## EXERCISE GOAL
Repeat each line exactly as it is written.
- - -
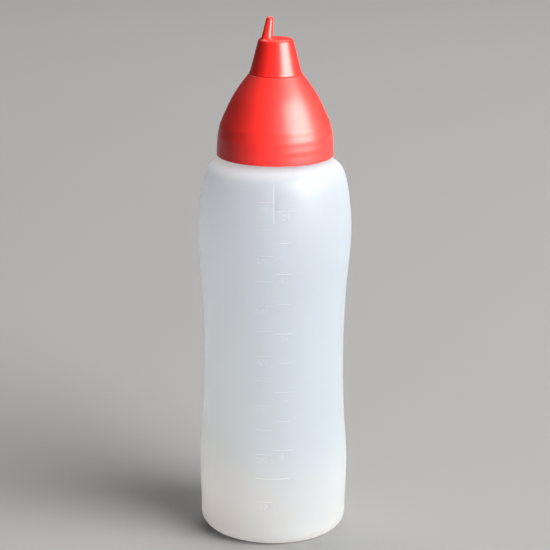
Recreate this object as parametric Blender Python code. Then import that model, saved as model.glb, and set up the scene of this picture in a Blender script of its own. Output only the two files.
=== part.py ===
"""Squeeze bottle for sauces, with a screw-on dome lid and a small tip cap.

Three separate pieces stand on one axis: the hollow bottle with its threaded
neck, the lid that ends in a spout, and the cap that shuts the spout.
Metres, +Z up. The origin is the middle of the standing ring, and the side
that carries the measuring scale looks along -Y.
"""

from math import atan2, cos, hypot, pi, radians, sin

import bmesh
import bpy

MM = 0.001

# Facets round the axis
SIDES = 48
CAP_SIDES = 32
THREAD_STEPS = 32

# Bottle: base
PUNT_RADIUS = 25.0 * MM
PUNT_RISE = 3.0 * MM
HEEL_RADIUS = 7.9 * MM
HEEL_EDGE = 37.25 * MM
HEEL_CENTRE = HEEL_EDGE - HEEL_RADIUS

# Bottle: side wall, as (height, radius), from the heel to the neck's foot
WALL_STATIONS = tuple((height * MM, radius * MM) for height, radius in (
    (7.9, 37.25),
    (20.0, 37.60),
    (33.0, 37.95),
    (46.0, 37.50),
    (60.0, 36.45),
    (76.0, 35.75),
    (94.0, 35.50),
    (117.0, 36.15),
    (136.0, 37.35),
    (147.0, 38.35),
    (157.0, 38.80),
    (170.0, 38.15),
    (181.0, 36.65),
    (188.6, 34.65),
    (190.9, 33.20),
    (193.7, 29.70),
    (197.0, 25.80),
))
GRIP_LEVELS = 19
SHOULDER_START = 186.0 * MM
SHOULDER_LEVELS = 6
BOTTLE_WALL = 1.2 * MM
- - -
## EXPECTED ANSWER
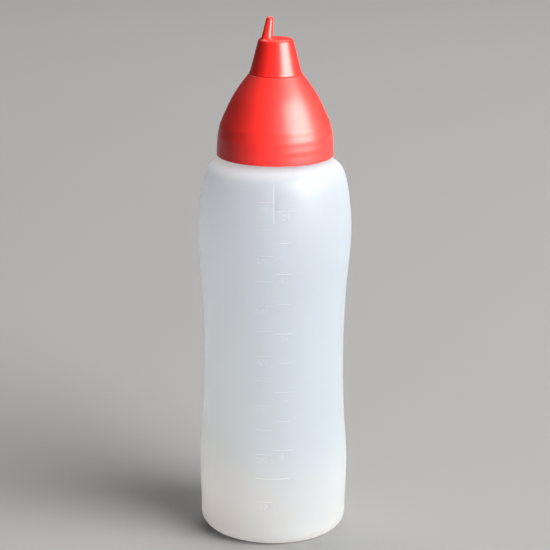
Recreate this object as parametric Blender Python code. Then import that model, saved as model.glb, and set up the scene of this picture in a Blender script of its own. Output only the two files.
=== part.py ===
"""Squeeze bottle for sauces, with a screw-on dome lid and a small tip cap.

Three separate pieces stand on one axis: the hollow bottle with its threaded
neck, the lid that ends in a spout, and the cap that shuts the spout.
Metres, +Z up. The origin is the middle of the standing ring, and the side
that carries the measuring scale looks along -Y.
"""

from math import atan2, cos, hypot, pi, radians, sin

import bmesh
import bpy

MM = 0.001

# Facets round the axis
SIDES = 48
CAP_SIDES = 32
THREAD_STEPS = 32

# Bottle: base
PUNT_RADIUS = 25.0 * MM
PUNT_RISE = 3.0 * MM
HEEL_RADIUS = 7.9 * MM
HEEL_EDGE = 37.25 * MM
HEEL_CENTRE = HEEL_EDGE - HEEL_RADIUS

# Bottle: side wall, as (height, radius), from the heel to the neck's foot
WALL_STATIONS = tuple((height * MM, radius * MM) for height, radius in (
    (7.9, 37.25),
    (20.0, 37.60),
    (33.0, 37.95),
    (46.0, 37.50),
    (60.0, 36.45),
    (76.0, 35.75),
    (94.0, 35.50),
    (117.0, 36.15),
    (136.0, 37.35),
    (147.0, 38.35),
    (157.0, 38.80),
    (170.0, 38.15),
    (181.0, 36.65),
    (188.6, 34.65),
    (190.9, 33.20),
    (193.7, 29.70),
    (197.0, 25.80),
))
GRIP_LEVELS = 19
SHOULDER_START = 186.0 * MM
SHOULDER_LEVELS = 6
BOTTLE_WALL = 1.2 * MM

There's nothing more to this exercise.